My friend is a professional gardener who has a fantastic gardening business in London, Hedgehoggs, so it was a real treat to be able to join her gardening in a proper garden for a day. The fact that it was Nigel Slater'sgarden made it even more special! Being ankle deep in compost and hedge clippings and having sore muscles the next day was well worth it when you can see what a difference a hard day's graft makes. Made me appreciate how easy my desk job is and realise THAT (gardening) is a real job.
If you live in or near London and need any sort of gardening or maintenance work done, give Hedgehoggs a call!
While I'm comfortable around a BBQ, I'm not very confident in the kitchen, particularly with fish. I like fish but I have my staples of easy bake and pan fry recipes that I go back to time and again because I don't know anything different. For years I've wanted to know more about how to cut and cook fish and so I finally booked myself on a cooking class to tackle this list item.
And I'm so glad I did! I signed up for a cooking class at L'atelier des Chefs and I have to say it was one of the best things I could have done. In addition to learning 3 great fish recipes in a hands-on cooking class, I also learned some practical knife skills like how to fillet Dover Sole and Sea Bream and how to clean a Squid.

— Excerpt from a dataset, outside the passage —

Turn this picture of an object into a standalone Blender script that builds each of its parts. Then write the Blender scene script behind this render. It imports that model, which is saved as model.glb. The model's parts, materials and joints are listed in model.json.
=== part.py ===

The end result was Grilled Calamari with Thai dipping sauce, steamed baked Sea Bream and Sole Goujons. Fantastic! (If I do say so myself)
I had gained a lot of weight over last 10 years and before my break up I made up my mind that I didn't want to be 40 years old and fat, so went about trying to lose weight. I set little milestones along the way, lose 10lbs, 15lbs, etc, ultimately reaching a big target: to weigh less than I did 10 years before. I didn't think it was likely that I would sustain that weight, and I thought even less likely that I could lose another 5lbs. My weight fluctuated a lot over the last year,, but I'm happy to say that I've dropped more weight, bringing my total weight loss to 45lb (3 stone) from my heaviest. I can now see my crows feet, which my former plumpness hid, but I feel fantastic. Now the hard work continues of keeping it off.